Боженька, люблю вас в колпаке и без колпака, и босиком. Спаси тебя Господи. Кушай, люби медведей и пиши. Не грусти. Увидимся — не расстанемся. Только что я тебе написал, что на буд<ущий> год будем вместе — ты писем-то не пишешь.

Целую вас, родные. Владюша».

Вся эта история с «очаровательным мальчиком» Эфроном показывает степень нервозности и обидчивости Ходасевича.

В то же время в письмах попутно обсуждается и масса деловых вопросов: как всегда, по поводу денег — как их раздобыть, где можно получить; об обоях — оклеивать или не оклеивать комнату Ходасевича, хватит ли денег; где ставить электрический штепсель (то есть имеется в виду розетка); чинить ли диван и какой материей обивать — Ходасевич предпочитает цвет «синий, или зеленый, или (может быть, это всего лучше) красно-коричневый, терракотовый». В новой квартире должно быть уютно. Нюра, как заботливая жена, всем этим занимается.

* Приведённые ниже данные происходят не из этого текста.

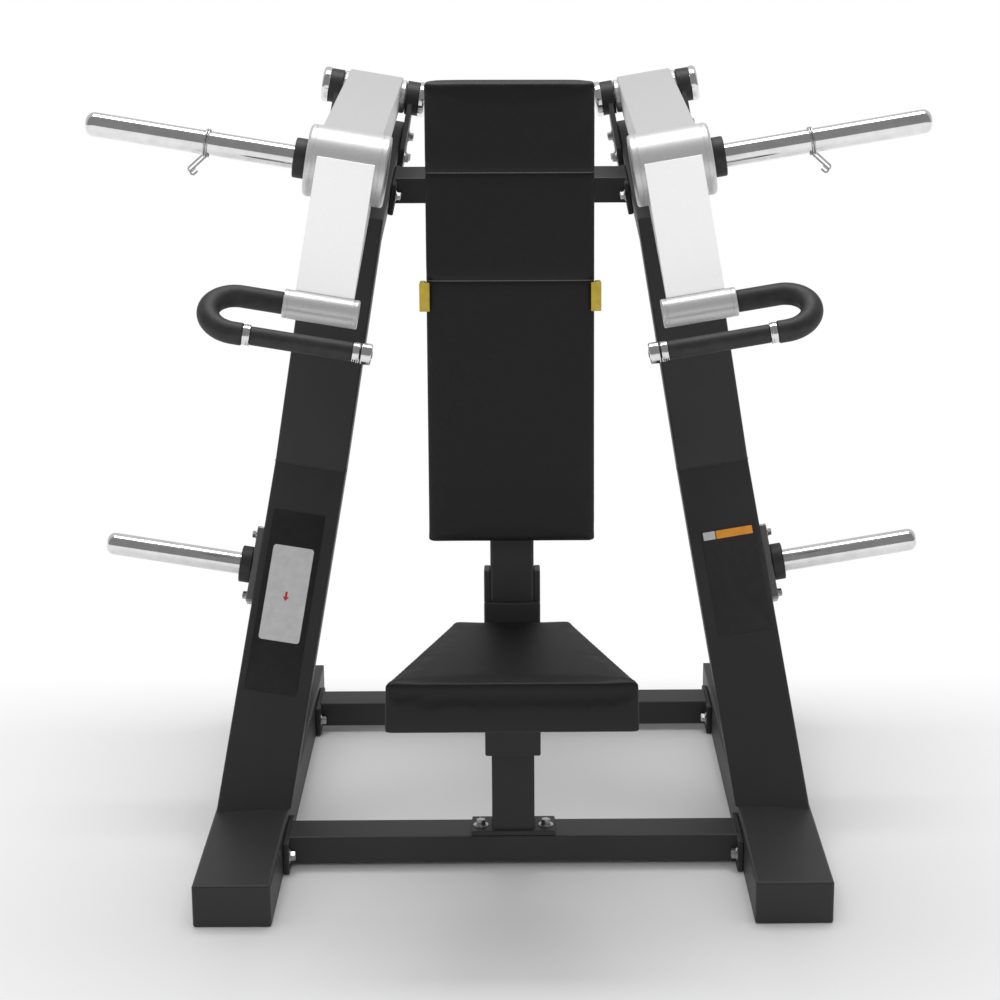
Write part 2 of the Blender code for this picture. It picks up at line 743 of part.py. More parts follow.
def seat_carriage(slide):
    """The sleeve that slides on the column, with two cheeks above it and a hole for the pin."""
    half = CARRIAGE_W / 2
    wall = half - COLUMN_W / 2
    outer = block((-half, -wall, rise(CARRIAGE_Z[0])), (half, COLUMN_D + wall, rise(CARRIAGE_Z[1])), 0.004)
    cheeks = [
        block(
            (min(s * half, s * (half - wall)), 0.006, rise(CHEEK_Z[0])),
            (max(s * half, s * (half - wall)), COLUMN_D - 0.004, rise(CHEEK_Z[1])),
            0.002,
            1,
        )
        for s in (-1, 1)
    ]
    inner = block(
        (-COLUMN_W / 2 - GAP, -GAP, rise(0.2)),
        (COLUMN_W / 2 + GAP, COLUMN_D + GAP, rise(0.7)),
    )
    pin_hole = rounded_rod(0.03, 0.09, 0.0064, 0.001, steps=12, centre=(0.035, rise(PIN_Z)))
    sleeve = cut(union(outer, *cheeks), inner, pin_hole)
    add_part("seat_carriage", sleeve, "powder_coat", 1, slide)


def seat_pin(slide):
    """The sprung pin that locks the carriage, with the knob that pulls it."""
    holder = empty("seat_pin_slide", (0, 0.035, rise(PIN_Z)), slide)
    low = COLUMN_W / 2 + 2 * GAP
    outside = CARRIAGE_W / 2 + GAP
    shank = rounded_rod(low, outside + 0.004, 0.0060, 0.001, steps=12)
    knob = rounded_rod(outside, outside + 0.0125, 0.0125, 0.003, 0.001, 16)
    add_part("seat_pin", union(shank, knob), "zinc", 1, holder)


def seat(slide):
    """The seat's steel support and its cushion, level while the column leans."""
    matrix = slide.matrix_world.inverted()
    low = SEAT_TOP - SEAT_T

    def carriage_face(height):
        """World Y just in front of the carriage at this height."""
        wall = (CARRIAGE_W - COLUMN_W) / 2
        return (slide.matrix_world @ Vector((0, -wall - 2 * GAP, rise(height)))).y

    outline = [
        (back(SEAT_FRONT + 0.096), low - 0.022),
        (back(SEAT_FRONT + 0.236), low - 0.026),
        (carriage_face(low - 0.150) - 0.010, low - 0.150),
        (carriage_face(low - 0.150), low - 0.150),
        (carriage_face(low - 0.004), low - 0.004),
        (back(SEAT_FRONT + 0.096), low - 0.004),
    ]
    support = prism(outline, -SEAT_FRAME_W / 2, SEAT_FRAME_W / 2, 0.003, 1)
    bmesh.ops.transform(support, matrix=matrix, verts=support.verts)
    add_part("seat_frame", support, "powder_coat", 1, slide)

    corners = [
        (-SEAT_FRONT_W / 2, back(SEAT_FRONT)),
        (SEAT_FRONT_W / 2, back(SEAT_FRONT)),
        (SEAT_REAR_W / 2, back(SEAT_REAR)),
        (-SEAT_REAR_W / 2, back(SEAT_REAR)),
    ]
    bm = bmesh.new()
    face = bm.faces.new([bm.verts.new((x, y, low)) for x, y in corners])
    made = bmesh.ops.extrude_face_region(bm, geom=[face])
    raised = [item for item in made["geom"] if isinstance(item, bmesh.types.BMVert)]
    bmesh.ops.translate(bm, vec=(0, 0, SEAT_T), verts=raised)
    bmesh.ops.recalc_face_normals(bm, faces=bm.faces)
    soften(bm, 0.012, 2)
    bmesh.ops.transform(bm, matrix=matrix, verts=bm.verts)
    add_part("seat_pad", bm, "vinyl", 1, slide)


def back_rest(lean):
    """The back cushion on its board, both parallel to the column."""
    low, high = rise(PAD_Z[0]), rise(PAD_Z[1])
    board_front = -GAP - BOARD_T
    pad = block(
        (-PAD_W / 2, board_front - GAP - PAD_T, low), (PAD_W / 2, board_front - GAP, high), 0.016, 2
    )
    add_part("back_pad", pad, "vinyl", 1, lean)
    board = block((-0.150, board_front, low + 0.035), (0.150, -GAP, high - 0.035), 0.003, 1)
    add_part("back_board", board, "board", 1, lean)


def adjust_lever(lean):
    """The lever behind the backrest: a rod in the column's lug, two straps and two grip plates."""
    axis_y = COLUMN_D + 0.018
    pivot = empty("lever_axis", (0, axis_y, lever_rise()), lean)
    inner, outer = PAD_W / 2 + 0.0015, PAD_W / 2 + 0.0075
    rod = rounded_rod(-inner - 0.003, inner + 0.003, 0.008, 0.001, steps=18)
    front = -BOARD_T - PAD_T + 0.008 - axis_y
    pieces = [rod]
    for s in (-1, 1):
        low, high = sorted((s * inner, s * outer))
        pieces.append(block((low, front + 0.01, -0.013), (high, 0.013, 0.013), 0.002, 1))
        low, high = sorted((s * inner, s * TAB_X))
        pieces.append(block((low, front, -0.0295), (high, front + 0.034, 0.0295), 0.003, 1))
    add_part("adjust_lever", union(*pieces), "yellow_plastic", 1, pivot)


def build():
    clear_scene()
    for name, side in (("left", -1), ("right", 1)):
        frame = empty(name + "_frame", (side * FOOT_X, 0, 0), turn=-side * LEAN)
        axis = empty(name + "_arm_axis", (0, *in_plane(PIVOT)), frame)
        base_rail(name, side)
        front_post(name, side, frame)
        top_rail(name, side, frame)
        rear_post(name, side, frame)
        pivots(name, side, frame)
        arm_beam(name, side, axis)
        arm_housing(name, side, axis)
        drop_tube(name, side, axis)
        handle(name, side, axis)
        weight_horn(name, side, axis)
        spring_clip(name, side, axis)
        storage_horn(name, side, frame)
        arm_stop(name, side, frame)
    for name, distance in BAR_BACKS.items():
        cross_bar(name, distance)
    top_cross_beam()
    lean = empty("column_lean", (0, back(COLUMN_BACK), COLUMN_FOOT_Z), turn=-COLUMN_LEAN, axis="X")
    slide = empty("seat_slide", (0, 0, 0), lean)
    bpy.context.view_layer.update()
    column(lean)
    seat_carriage(slide)
    seat_pin(slide)
    seat(slide)
    back_rest(lean)
    adjust_lever(lean)


build()
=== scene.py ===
"""Looks of a shoulder press machine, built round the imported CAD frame.

Each side frame stands in a leaning plane. Pieces on it are built in that plane's own axes,
with the arm's pivot as the origin: x outwards, y to the rear, z up along the plane.
"""

import json
import math

import bmesh
import bpy
import numpy as np
from mathutils import Matrix, Vector
from mathutils.bvhtree import BVHTree


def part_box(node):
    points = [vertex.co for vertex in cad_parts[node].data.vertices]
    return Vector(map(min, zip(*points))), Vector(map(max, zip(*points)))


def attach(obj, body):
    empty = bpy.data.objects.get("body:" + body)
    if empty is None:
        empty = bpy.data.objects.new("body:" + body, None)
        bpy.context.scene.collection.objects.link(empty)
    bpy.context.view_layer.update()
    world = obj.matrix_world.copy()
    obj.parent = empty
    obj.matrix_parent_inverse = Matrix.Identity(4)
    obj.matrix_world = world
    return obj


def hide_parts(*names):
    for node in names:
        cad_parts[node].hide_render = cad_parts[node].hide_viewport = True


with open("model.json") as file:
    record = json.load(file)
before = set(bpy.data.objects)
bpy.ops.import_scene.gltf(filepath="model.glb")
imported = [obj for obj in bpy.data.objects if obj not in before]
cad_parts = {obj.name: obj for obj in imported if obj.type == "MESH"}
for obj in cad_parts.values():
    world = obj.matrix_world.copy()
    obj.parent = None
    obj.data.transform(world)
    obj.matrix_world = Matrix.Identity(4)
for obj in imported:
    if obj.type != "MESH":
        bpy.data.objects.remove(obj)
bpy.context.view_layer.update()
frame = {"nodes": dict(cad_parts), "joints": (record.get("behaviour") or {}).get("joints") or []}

JOINTS = {joint["name"]: joint for joint in frame["joints"]}
SIDES = {"left": -1, "right": 1}
MM = 0.001
CLEAR = 0.4 * MM
SHARP_EDGE = math.radians(30)
FRAME_BOLT = 19 * MM
TOP_RAIL_SLOPE = math.radians(17)


# Materials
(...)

Но в письме от 29 июля опять возникает раздражение:

«<…> Твоя фраза: „сейчас умру от усталости“ меня мучит и сейчас. Что же ты за гнусная мышь! Огорчило меня и то, что „зачем Эфрон влюблен в Марину?“ Не ревность Отелло мной руководит, но вижу, что — ты опять не можешь сохранить меру в отношениях. Не делай из Сергея Яковлевича второго Большакова: очень прошу тебя об этом.

Денежек у тебя мало. Но ты в случае нужды пусти в дело мои часы. А тем временем подоспеют деньги от Брюсова.

Будь здоров и спокоен. Не заставляй меня думать, что тебя нельзя оставлять одну. Не выбивайся из колеи. Ты сначала была пай. <…>».

Константин Большаков — поэт, их общий знакомый, который в отсутствие Ходасевича ухаживал за Нюрой, о чем она тоже сообщала в письмах.